• [Exercise requirements]
Print the data exactly as it is given, please.

━━━━━ Source data ━━━━━

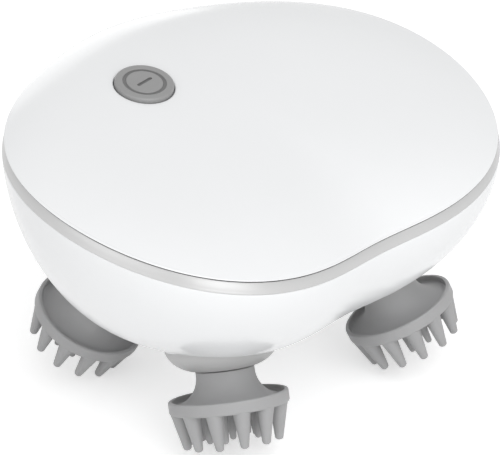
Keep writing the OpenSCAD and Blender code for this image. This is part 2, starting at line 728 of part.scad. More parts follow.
module top_cover() {
  color(white) difference() {
    union() {
      cover_body();
      at_button() translate([0, 0, -guide_d])
        cylinder(r = btn_r + btn_gap + 1.4, h = guide_d - 1.1, $fn = rnd);
      at_button() at_board_posts();
      for (sx = [-1, 1]) translate([sx * cover_screw_x, 0, split_z])
        cylinder(r = cover_head_r + 1.2, h = cover_z(sx * cover_screw_x, 0) - 1.2 - split_z,
          $fn = rnd);
    }
    at_button() {
      translate([0, 0, -pocket_d]) cylinder(r = btn_r + btn_gap, h = pocket_d + 4, $fn = rnd);
      translate([0, 0, -guide_d - 1])
        cylinder(r = stem_r + run_gap, h = guide_d, $fn = rnd);
      at_board_screws() translate([0, 0, -board_z - 1])
        cylinder(r = screw_r + fit_gap, h = board_screw_l + 0.2, $fn = 24);
    }
    for (sx = [-1, 1]) translate([sx * cover_screw_x, 0, split_z - 1])
      cylinder(r = cover_screw_r + fit_gap, h = 10, $fn = 32);
  }
}

module at_board_posts() {
  for (u = [-1, 1], v = [-1, 1]) {
    px = board_x + u * board_screw_u;
    py = v * board_screw_v;
    translate([px, py, -board_z])
      cylinder(r = 2.3, h = board_z - top_drop(px, py) - 1.1, $fn = 48);
  }
}

// ---------- power button ----------
module power_button() {
  color([0.56, 0.56, 0.57]) at_button() difference() {
    union() {
      rotate_extrude($fn = 96) polygon([[0, btn_proud - btn_t], [btn_r, btn_proud - btn_t],
        [btn_r, btn_proud - 0.5], [btn_r - 0.15, btn_proud - 0.15],
        [btn_r - 0.5, btn_proud], [0, btn_proud]]);
      translate([0, 0, -stem_end])
        cylinder(r = stem_r, h = stem_end + btn_proud - btn_t + 0.2, $fn = rnd);
    }
    translate([0, 0, btn_proud - mark_d]) difference() {
      cylinder(r = mark_r, h = 1, $fn = 96);
      translate([0, 0, -1]) cylinder(r = mark_r - mark_w, h = 3, $fn = 96);
    }
    rotate([0, 0, mark_turn]) translate([-mark_l / 2, -mark_w / 2, btn_proud - mark_d])
      cube([mark_l, mark_w, 1]);
    translate([0, 0, -pocket_d - 0.9]) tube(stem_r + 1, stem_r - 0.72, 0.84);
  }
}

module button_seal() {
  color([0.25, 0.25, 0.27]) at_button() translate([0, 0, -pocket_d - 0.48])
    rotate_extrude($fn = 96) translate([stem_r - 0.34, 0]) circle(r = 0.37, $fn = 24);
}

module switch_plunger() {
  color([0.15, 0.15, 0.16]) at_button() translate([0, 0, -switch_top - 1])
    cylinder(r = plunger_r, h = switch_top + 1 - stem_end, $fn = 48);
}

module tact_switch() {
  color([0.75, 0.75, 0.77]) at_button() difference() {
    translate([-switch_w / 2, -switch_w / 2, -board_z]) cube([switch_w, switch_w, switch_h]);
    translate([0, 0, -switch_top - 1 - btn_travel - 0.2])
      cylinder(r = plunger_r + run_gap, h = 4, $fn = 48);
  }
}

module main_board() {
  color([0.1, 0.4, 0.22]) at_button() difference() {
    translate([board_x - board_l / 2, -board_w / 2, -board_z - board_t])
      cube([board_l, board_w, board_t]);
    at_board_screws() translate([0, 0, -board_z - board_t - 1])
      cylinder(r = screw_r + screw_gap, h = board_t + 2, $fn = 32);
  }
}

module board_screws() {
  color("silver") at_button() at_board_screws() translate([0, 0, -board_z - board_t])
    rotate([180, 0, 0]) pan_screw(screw_r, screw_head_r, screw_head_h, board_screw_l);
}

module controller_chip() {
  color([0.12, 0.12, 0.13]) at_button()
    translate([board_x + 2, -4.5, -board_z]) cube([7, 7, 1.2]);
}

module battery_plug() {
  color([0.9, 0.88, 0.8]) at_button() difference() {
    translate([board_x + 9.5, -board_w / 2 + 7, -board_z]) cube([4.5, 7.5, 3.2]);
    translate([board_x + 10.3, -board_w / 2 + 7.8, -board_z + 0.8]) cube([4.5, 5.9, 1.6]);
  }
}

// ---------- power ----------
bed_z = plate_z + plate_t;
cell_z = bed_z + bed_t;
boss_end_d = spindle_gear_d + spindle_gear_h + 2.6 + bush_l;
module at_bush_tops(r, h) {
  for (sx = [-1, 1]) translate([
    sx * (head_x - (boss_end_d - 1) * sin(tilt) * cos(lean)),
    -(head_y - (boss_end_d - 1) * sin(tilt) * sin(lean)), 0])
    cylinder(r = r, h = h, $fn = rnd);
}

module battery_cell() {
  color([0.3, 0.45, 0.65]) translate([-cell_l / 2, cell_y - cell_w / 2, cell_z])
    cube([cell_l, cell_w, cell_t]);
}

bed_front = max(post_y + bed_margin, cell_w / 2 + bed_wall - cell_y);
bed_hole_r = screw_head_r + 0.6;
bed_slot = post_x - bed_hole_r - bed_web;
module battery_bed() {
  color([0.25, 0.25, 0.27]) difference() {
    translate([-cell_l / 2 - bed_wall, -bed_front, bed_z])
      cube([cell_l + 2 * bed_wall, bed_front + cell_y + cell_w / 2 + bed_wall, bed_t + bed_lip]);
    translate([-cell_l / 2, cell_y - cell_w / 2, cell_z]) cube([cell_l, cell_w, 10]);
    translate([-cell_l / 2 + 9, cell_y - cell_w, cell_z - 1])
      cube([cell_l - 18, 2 * cell_w, 10]);
    translate([-cell_l, cell_y - cell_w / 2 + 7, cell_z - 1])
      cube([2 * cell_l, cell_w - 14, 10]);
    translate([0, 0, bed_z - 1]) at_bush_tops(6.9, bed_t + 2);
    translate([-bed_slot, cell_y - 9.5, bed_z - 1]) cube([2 * bed_slot, 19, 10]);
    at_posts() translate([0, 0, bed_z - 1]) cylinder(r = bed_hole_r, h = bed_t + 4, $fn = rnd);
  }
}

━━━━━

• [Solution]
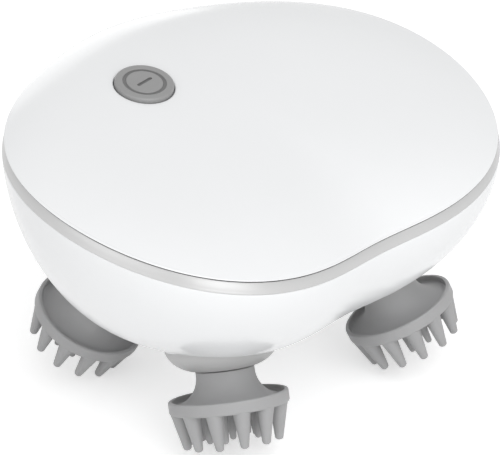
Keep writing the OpenSCAD and Blender code for this image. This is part 2, starting at line 728 of part.scad. More parts follow.
module top_cover() {
  color(white) difference() {
    union() {
      cover_body();
      at_button() translate([0, 0, -guide_d])
        cylinder(r = btn_r + btn_gap + 1.4, h = guide_d - 1.1, $fn = rnd);
      at_button() at_board_posts();
      for (sx = [-1, 1]) translate([sx * cover_screw_x, 0, split_z])
        cylinder(r = cover_head_r + 1.2, h = cover_z(sx * cover_screw_x, 0) - 1.2 - split_z,
          $fn = rnd);
    }
    at_button() {
      translate([0, 0, -pocket_d]) cylinder(r = btn_r + btn_gap, h = pocket_d + 4, $fn = rnd);
      translate([0, 0, -guide_d - 1])
        cylinder(r = stem_r + run_gap, h = guide_d, $fn = rnd);
      at_board_screws() translate([0, 0, -board_z - 1])
        cylinder(r = screw_r + fit_gap, h = board_screw_l + 0.2, $fn = 24);
    }
    for (sx = [-1, 1]) translate([sx * cover_screw_x, 0, split_z - 1])
      cylinder(r = cover_screw_r + fit_gap, h = 10, $fn = 32);
  }
}

module at_board_posts() {
  for (u = [-1, 1], v = [-1, 1]) {
    px = board_x + u * board_screw_u;
    py = v * board_screw_v;
    translate([px, py, -board_z])
      cylinder(r = 2.3, h = board_z - top_drop(px, py) - 1.1, $fn = 48);
  }
}

// ---------- power button ----------
module power_button() {
  color([0.56, 0.56, 0.57]) at_button() difference() {
    union() {
      rotate_extrude($fn = 96) polygon([[0, btn_proud - btn_t], [btn_r, btn_proud - btn_t],
        [btn_r, btn_proud - 0.5], [btn_r - 0.15, btn_proud - 0.15],
        [btn_r - 0.5, btn_proud], [0, btn_proud]]);
      translate([0, 0, -stem_end])
        cylinder(r = stem_r, h = stem_end + btn_proud - btn_t + 0.2, $fn = rnd);
    }
    translate([0, 0, btn_proud - mark_d]) difference() {
      cylinder(r = mark_r, h = 1, $fn = 96);
      translate([0, 0, -1]) cylinder(r = mark_r - mark_w, h = 3, $fn = 96);
    }
    rotate([0, 0, mark_turn]) translate([-mark_l / 2, -mark_w / 2, btn_proud - mark_d])
      cube([mark_l, mark_w, 1]);
    translate([0, 0, -pocket_d - 0.9]) tube(stem_r + 1, stem_r - 0.72, 0.84);
  }
}

module button_seal() {
  color([0.25, 0.25, 0.27]) at_button() translate([0, 0, -pocket_d - 0.48])
    rotate_extrude($fn = 96) translate([stem_r - 0.34, 0]) circle(r = 0.37, $fn = 24);
}

module switch_plunger() {
  color([0.15, 0.15, 0.16]) at_button() translate([0, 0, -switch_top - 1])
    cylinder(r = plunger_r, h = switch_top + 1 - stem_end, $fn = 48);
}

module tact_switch() {
  color([0.75, 0.75, 0.77]) at_button() difference() {
    translate([-switch_w / 2, -switch_w / 2, -board_z]) cube([switch_w, switch_w, switch_h]);
    translate([0, 0, -switch_top - 1 - btn_travel - 0.2])
      cylinder(r = plunger_r + run_gap, h = 4, $fn = 48);
  }
}

module main_board() {
  color([0.1, 0.4, 0.22]) at_button() difference() {
    translate([board_x - board_l / 2, -board_w / 2, -board_z - board_t])
      cube([board_l, board_w, board_t]);
    at_board_screws() translate([0, 0, -board_z - board_t - 1])
      cylinder(r = screw_r + screw_gap, h = board_t + 2, $fn = 32);
  }
}

module board_screws() {
  color("silver") at_button() at_board_screws() translate([0, 0, -board_z - board_t])
    rotate([180, 0, 0]) pan_screw(screw_r, screw_head_r, screw_head_h, board_screw_l);
}

module controller_chip() {
  color([0.12, 0.12, 0.13]) at_button()
    translate([board_x + 2, -4.5, -board_z]) cube([7, 7, 1.2]);
}

module battery_plug() {
  color([0.9, 0.88, 0.8]) at_button() difference() {
    translate([board_x + 9.5, -board_w / 2 + 7, -board_z]) cube([4.5, 7.5, 3.2]);
    translate([board_x + 10.3, -board_w / 2 + 7.8, -board_z + 0.8]) cube([4.5, 5.9, 1.6]);
  }
}

// ---------- power ----------
bed_z = plate_z + plate_t;
cell_z = bed_z + bed_t;
boss_end_d = spindle_gear_d + spindle_gear_h + 2.6 + bush_l;
module at_bush_tops(r, h) {
  for (sx = [-1, 1]) translate([
    sx * (head_x - (boss_end_d - 1) * sin(tilt) * cos(lean)),
    -(head_y - (boss_end_d - 1) * sin(tilt) * sin(lean)), 0])
    cylinder(r = r, h = h, $fn = rnd);
}

module battery_cell() {
  color([0.3, 0.45, 0.65]) translate([-cell_l / 2, cell_y - cell_w / 2, cell_z])
    cube([cell_l, cell_w, cell_t]);
}

bed_front = max(post_y + bed_margin, cell_w / 2 + bed_wall - cell_y);
bed_hole_r = screw_head_r + 0.6;
bed_slot = post_x - bed_hole_r - bed_web;
module battery_bed() {
  color([0.25, 0.25, 0.27]) difference() {
    translate([-cell_l / 2 - bed_wall, -bed_front, bed_z])
      cube([cell_l + 2 * bed_wall, bed_front + cell_y + cell_w / 2 + bed_wall, bed_t + bed_lip]);
    translate([-cell_l / 2, cell_y - cell_w / 2, cell_z]) cube([cell_l, cell_w, 10]);
    translate([-cell_l / 2 + 9, cell_y - cell_w, cell_z - 1])
      cube([cell_l - 18, 2 * cell_w, 10]);
    translate([-cell_l, cell_y - cell_w / 2 + 7, cell_z - 1])
      cube([2 * cell_l, cell_w - 14, 10]);
    translate([0, 0, bed_z - 1]) at_bush_tops(6.9, bed_t + 2);
    translate([-bed_slot, cell_y - 9.5, bed_z - 1]) cube([2 * bed_slot, 19, 10]);
    at_posts() translate([0, 0, bed_z - 1]) cylinder(r = bed_hole_r, h = bed_t + 4, $fn = rnd);
  }
}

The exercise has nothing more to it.